Very interesting early picture postcard depicting female members of the North Vietnamese Army performing the so called bamboo-dance. The women to the left and right holding the long bamboo stocks would clang the bamboo together in a certain rhythem while the women dancing in the middle would artistically avoid being caught in the closing gaps while performing a dance. The card is franked with a single of the 200D stamp (Perf. 13.0) and was mailed in August, 1958 to Czechoslovakia.
Letter from Nam Dinh to Prague, Czechoslovakia also using a single of the 200D value (Perf. 13.0) mailed in November, 1959. It is interesting that the tariff for postcards and letters were apparently the same. Interesting early machine transit cancel from Hanoi on the reverse.
Letter mailed probably in April of 1959 from Hai Phong to Czechoslovakia. Notice that the month of the cancel reads “40” which obviously makes little sense so this is most likely a cancel error. Franked with a single of the 200D stamp (Perf. 13.0).
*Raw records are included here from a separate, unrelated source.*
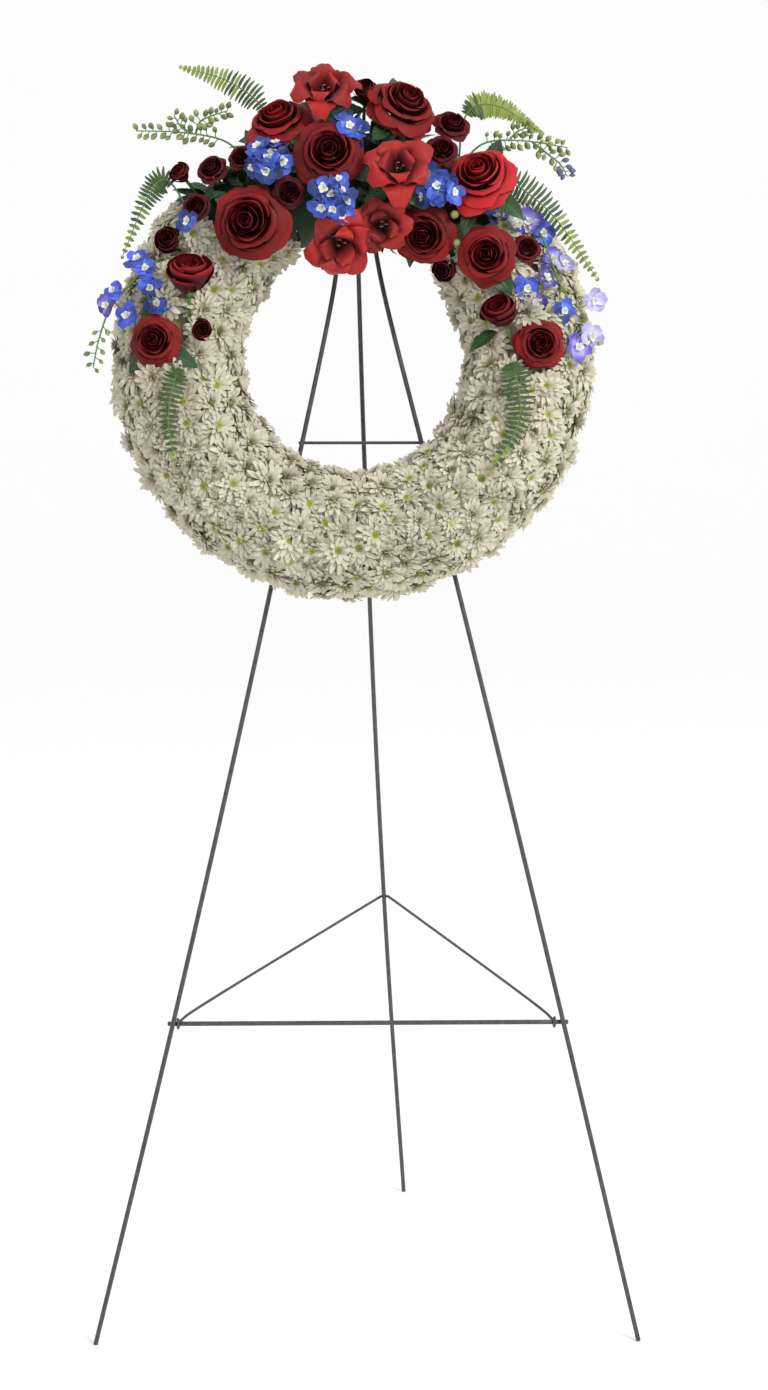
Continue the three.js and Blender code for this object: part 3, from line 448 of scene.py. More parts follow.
# Blooms' places: each stands in the foam on its own stem and looks away from the ring and to the viewer.
# Large roses, spray roses and gladiolus as (x, y, z, across) in the wreath's frame, in millimetres.
SECTION_CENTRE = 40
STEM_RADIUS = 2.2
ROSES = [
    (-127, 156, 148, 96), (-29, 239, 162, 88), (63, 305, 124, 92), (-91, 286, 120, 86), (157, 214, 140, 92),
    (88, 142, 136, 76), (165, 116, 142, 74), (-201, 86, 138, 72), (-245, 13, 126, 64), (184, 42, 134, 58),
    (232, 9, 122, 64),
]
SPRAY_ROSES = [
    (-174, 228, 112, 42), (-212, 224, 92, 34), (-194, 180, 118, 38), (-78, 192, 152, 42), (-226, 138, 112, 42),
    (-188, 26, 128, 32), (124, 282, 112, 50), (16, 322, 112, 40), (126, 168, 122, 40), (216, 128, 120, 38),
    (116, 104, 112, 38),
]
GLADIOLI = [(-35, 318, 132, 88), (55, 214, 176, 92), (-17, 133, 136, 94)]


def section_centre(place):
    """The middle of the flower cover's section nearest to a place."""
    flat = Vector((place[0], place[1], 0))
    flat.length = RING_RADIUS
    return Vector((flat.x, flat.y, SECTION_CENTRE))


def looks(place, to_viewer):
    away = (Vector(place[:3]) - section_centre(place)).normalized()
    return (away + Vector((0, 0, to_viewer))).normalized()


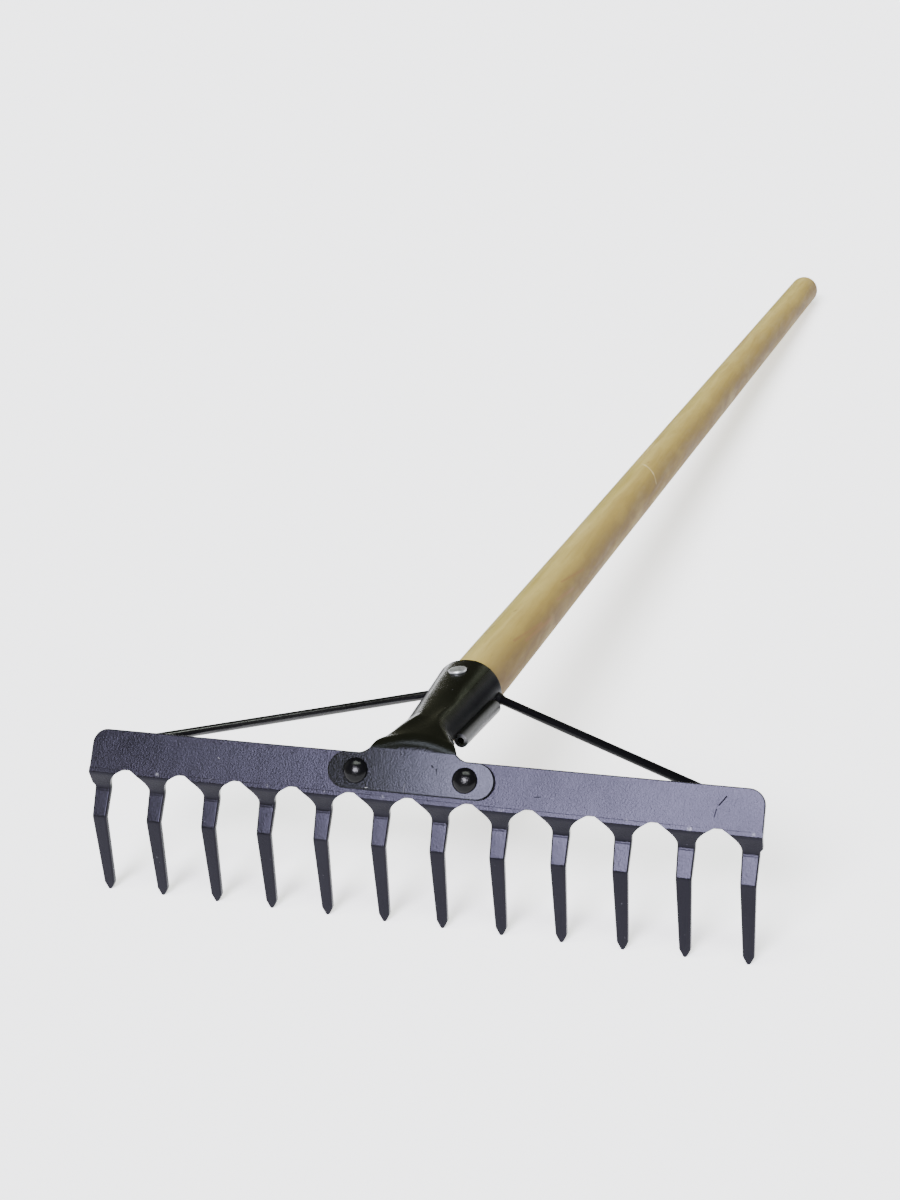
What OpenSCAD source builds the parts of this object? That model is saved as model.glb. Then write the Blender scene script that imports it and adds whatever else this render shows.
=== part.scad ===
// Garden rake: a stamped steel comb with bent teeth, a pressed open socket riveted to it,
// two welded brace rods and a round wooden handle nailed into the socket.
// The head is drawn in the frame of the comb plate: X along the comb, Y from its front face
// backwards, Z up the plate, with Z = 0 at the top of the arches between the teeth.
// place() then lays the rake down: it rests on its tooth tips and on the handle's far end.

/* [Comb] */
// Number of teeth
tooth_count = 12; // [8:2:16]
// Distance from tooth to tooth
tooth_pitch = 29; // [26:0.5:34]
// Thickness of the comb's steel sheet
comb_t = 3; // [2.5:0.1:3.5]
// Height of the plate above the arches
plate_h = 19.3; // [17:0.1:26]
// Plate left outside the centre of each end tooth
end_margin = 5.5; // [5:0.1:7]
// Radius of the plate's two top corners
plate_corner_r = 7.5; // [2:0.5:12]
// Straight top of each arch between two teeth
arch_flat = 3.5; // [1:0.1:5]

/* [Teeth] */
// Angle that the flare under the plate leans back from the plate
flare_angle = 40.3; // [30:0.1:50]
// Drop of the flare, from the arch tops to the second bend
flare_drop = 8.8; // [7:0.1:12]
// Length of the upright stretch between the second and third bends
upright_len = 14.8; // [10:0.1:20]
// Length of the lower stretch, from the third bend to the point
tine_len = 41.3; // [30:0.1:60]
// Angle that the lower stretch leans back from the plate
tine_angle = 34.6; // [25:0.1:40]
// Tooth width at the second bend
tooth_w_top = 8.2; // [6.5:0.1:9.5]
// Tooth width at the third bend
tooth_w_bend = 7.3; // [6:0.1:9]
// Tooth width where the point starts
tooth_w_low = 5.4; // [4:0.1:6]
// Width of the blunt end of the point
point_w = 1.8; // [1:0.1:2.5]
// Length of the point
point_len = 3.8; // [2:0.1:8]
// Rounding of the teeth's front edges
edge_round = 0.8; // [0.4:0.1:1.5]
// Radius of the bends, on the side that stretches
bend_r = 3.2; // [2.5:0.1:6]

/* [Socket] */
// Thickness of the socket's steel sheet
socket_t = 2; // [1.5:0.1:2.2]
// Length of the riveted base, end to end
base_len = 81.6; // [76:0.1:100]
// Height of the riveted base
base_h = 17.2; // [16:0.1:18]
// Height of the base's lower edge above the arch tops
base_lift = 1.8; // [1:0.1:2]
// Half width of the neck just under the fold
neck_half_w = 18.5; // [16:0.1:20]
// Radius of the fillets between the base and the neck
neck_fillet = 9.5; // [7:0.1:10]
// Height of the fold above the arch tops
fold_z = 27.5; // [26:0.1:30]
// Outer radius of the fold
fold_r = 10.5; // [7:0.1:11]
// Depth of the hollow across the neck, between the fold and the barrel
neck_dip = 1; // [0:0.1:1.4]
// Rise of the handle's axis from the plate's normal
socket_angle = 28.7; // [24:0.1:34]
// Depth of the mouth behind the plate's front face
mouth_y = 80.7; // [74:0.1:92]
// Distance from the eyes of the rolled edges to the mouth
barrel_len = 62.5; // [56:0.5:65]
// Outer radius of the barrel at the eyes of the rolled edges
barrel_end_r = 12.5; // [12:0.1:13.5]
// Distance from the mouth to the upper end of the rolled edges
tab_len = 16; // [14:0.5:20]
// Drop of the plain edge beside the mouth, where the braces are welded
tab_drop = 3.4; // [3:0.1:4]
// Outer diameter of the rolled edges
hem_d = 7.2; // [6.8:0.1:8]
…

Small envelope using two of the 200D values (Perf. 13.0) in a rare multiple franking mailed from Hanoi to France. Note that the mail to a Western country (France) was apparently double that of the rate to Eastern Europe.
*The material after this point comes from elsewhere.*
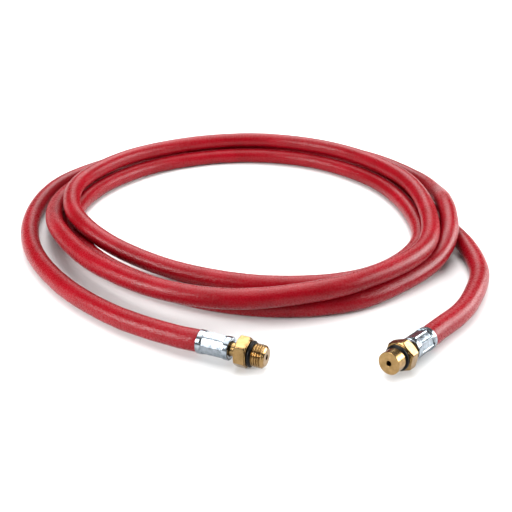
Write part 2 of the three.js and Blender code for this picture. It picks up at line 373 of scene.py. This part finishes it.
def hose_curve():
    """The hose's centreline: a centripetal Catmull-Rom curve through the route's points.

    Each stretch is a cubic Hermite curve. Its end tangents are the difference quotients of the
    three neighbouring chords, over steps that are the square roots of the chords' lengths.
    Two points behind each ferrule's mouth hold the hose straight there.
    """
    first, last = "threaded_end", "plain_end"

    def straight(name):
        run = [end_mouth(name) + station * end_axis(name) - np.array([0, 0, drop])
               for station, drop in zip(STRAIGHT_RUN_STATIONS, (0, STRAIGHT_RUN_DROP))]
        return [np.array([*point[:2], max(point[2], RESTING_HEIGHT)]) for point in run]

    points = np.array(straight(first) + list(ROUTE_POINTS) + straight(last)[::-1]) + SHIFT
    padded = np.vstack([2 * points[0] - points[1], points, 2 * points[-1] - points[-2]])
    p0, p1, p2, p3 = (padded[k:len(padded) - 3 + k][:, None] for k in range(4))
    d0, d1, d2 = (np.sqrt(np.linalg.norm(b - a, axis=2))[..., None]
                  for a, b in ((p0, p1), (p1, p2), (p2, p3)))
    m1 = ((p1 - p0) / d0 - (p2 - p0) / (d0 + d1) + (p2 - p1) / d1) * d1
    m2 = ((p2 - p1) / d1 - (p3 - p1) / (d1 + d2) + (p3 - p2) / d2) * d1
    t = np.linspace(0, 1, CURVE_STEPS, endpoint=False)[None, :, None]
    curve = ((2 * t**3 - 3 * t**2 + 1) * p1 + (t**3 - 2 * t**2 + t) * m1
             + (3 * t**2 - 2 * t**3) * p2 + (t**3 - t**2) * m2)
    inside = [end_mouth(name) + SHIFT + HOSE_END_STATION * end_axis(name) for name in (first, last)]
    return np.vstack([inside[:1], curve.reshape(-1, 3), padded[-2:-1], inside[1:]])


def hose_radius(along, total):
    """The hose's radius: full between the ferrules, and pressed in to the crimped radius inside them.

    Two slow sine waves a few hundredths of a millimetre high stand for the extruded cover's
    unevenness.
    """
    from_mouth = np.minimum(along, total - along) - HOSE_END_STATION
    pressed = 1 - smooth_step((from_mouth + PRESSED_DEPTH) / PRESSED_EASE)
    waves = sum(height * np.sin(along / length + phase) for height, length, phase in COVER_WAVES)
    return HOSE_RADIUS + waves - pressed * (HOSE_RADIUS - CRIMPED_HOSE_RADIUS)


def make_hose(material):
    """A circle carried along the route: centre + radius * (cos(angle) up + sin(angle) side)."""
    line, along = evenly(hose_curve(), HOSE_RING_STEP)
    tangent = np.gradient(line, axis=0)
    tangent /= np.linalg.norm(tangent, axis=1)[:, None]
    side = np.cross(tangent, [0.0, 0.0, 1.0])
    side /= np.linalg.norm(side, axis=1)[:, None]
    up = np.cross(side, tangent)
    radius = hose_radius(along, along[-1])[:, None, None]
    angle = np.linspace(0, 2 * math.pi, HOSE_SIDES, endpoint=False)[None, :, None]
    rings = line[:, None] + radius * (np.cos(angle) * up[:, None] + np.sin(angle) * side[:, None])
    ends = [line[:1, None].repeat(HOSE_SIDES, axis=1), line[-1:, None].repeat(HOSE_SIDES, axis=1)]
    rings = np.concatenate([ends[0], rings, ends[1]])
    along = np.concatenate([along[:1], along, along[-1:]])
    piece = surface("hose_tube", rings, along, 2 * math.pi * HOSE_RADIUS, material)
    return piece, line


# Ferrule

def crimped_radius(turn):
    """The eight pressed flats: flat radius * (1 + flatness * (1 / cos(angle from the flat's middle) - 1)).

    Where two jaws met, a low ridge is left: height * exp(-(distance / half width)^2).
    """
    flat = 2 * math.pi / FERRULE_FLATS
    off_middle = turn % flat - flat / 2
    radius = FERRULE_FLAT_RADIUS * (1 + FLATNESS * (1 / np.cos(off_middle) - 1))
    to_ridge = (flat / 2 - np.abs(off_middle)) * FERRULE_FLAT_RADIUS
    return radius + CRIMP_RIDGE_HEIGHT * np.exp(-(to_ridge / CRIMP_RIDGE_HALF_WIDTH) ** 2)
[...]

Another mixed currency franking on a rare Specimen/Printed Matter mailing by Xunhasaba from December 1963. Great Britain was still an unusual destination in the early 1960’s. The 240D worth of the 1957 stamps was devalued by 1,000:1 on March 1st, 1959 so was only worth 24 new xu. Together with the 50xu Animal stamp the overall postage amounted to 74 xu. Note the red Air Mail Hanoi Berlin hand stamp that indicated the routing through East Berlin.
Mixed franking of three of the 200D value with a number of other early NVN stamps for an overall postage of 1,000D. The letter was sent by the Trade Policy Department of the East German Embassy to East Berlin in December of 1958. The base surface letter rate at the time amounted to 300D, the surcharge for East Germany 350D and the air-mail sucharge to 300D. So, the letter appears to be slightly over-franked.
Letter mailed from Hanoi to China bearing the 100D Agrarian Reform plus the 200D Textile Mil stamp paying the surface letter rate of 300D. Note the square Chinese censor stamp on the reverse. Unusual golden decal of sail boat and a lake in front.
Letter from Hanoi to Sofia, Bulgaria. This being a destination in Eastern Europe the rate was the same as to China. Golden decal of the Hanoi Citadel on the top left. Sofia arrival cancel on the reverse.
Xunhasaba bulletin mailing introducing the Fish set from 1963 and the Military Free Frank from the same year. The bulletin is franked with a mixture of standard stamps (300D Textile Mill, 20D 12 Years Democratic Republic) and the 500D official Cu Chin Lan stamp for an overall postage of 820D.
Multiple franking featuring a nice three color franking of the complete set sent in September, 1957 to China. Decal of the Hanoi Citadel on the top left. Since the official rate to China at the time was only 300D this letter was either heavier than the standard letter or represents a philatelic franking.
Very similar three color franking of the set addressed to China in September of 1957.
Very rare registered letter sent from Hanoi to Shanghai in China. The letter carries an interesting mix of two currencies. 700 Old Dong that were devalued 1,000:1 on March 1st, 1959 and two values in New Dong. Overall franking of 76 Xu. Shanghai arrival cancel.
Registered letter sent by an employee of VEB Power Systems to his state owned company in October of 1960. The letter carries one of the 12 xu Democratic Republic stamps plus two of the 300D textile mill stamps in a mixed currency franking. The old stamps had been devalued by 1,000:1 on March 1st, 1959 so were only worth 60xu. So, the overall franking amounted to 72 xu. The standard letter rate to East Germany was only 12 xu so this letter must have been quite more heavy than the first weight level of 20g.
Rare Specimen/Printed Matter Xunhasaba mailing from March of 1964. The letter carries a mix of regular stamps (including two of the 300D Textile Mill stamps) plus one of the 80D Official Union Congress stamps for an overall postage of 740D. England was still a rare destination in the early 1960’s.
Printed matter mailing from the North Vietnamese philatelic agency Xunhasaba to Frankfurt, West Germany paying a rate of 400 Dong, Using a single stamp each of the 300D textile mill stamp (Perf.13.0) and a 100D stamp of the 40th anniversary of the Russian Revolution. The bulletin announced the issuance of the two stamps of the Bac Hung Hai Irrigation Project (Michel Nr. 98-99). Notice the propaganda cachet on the right.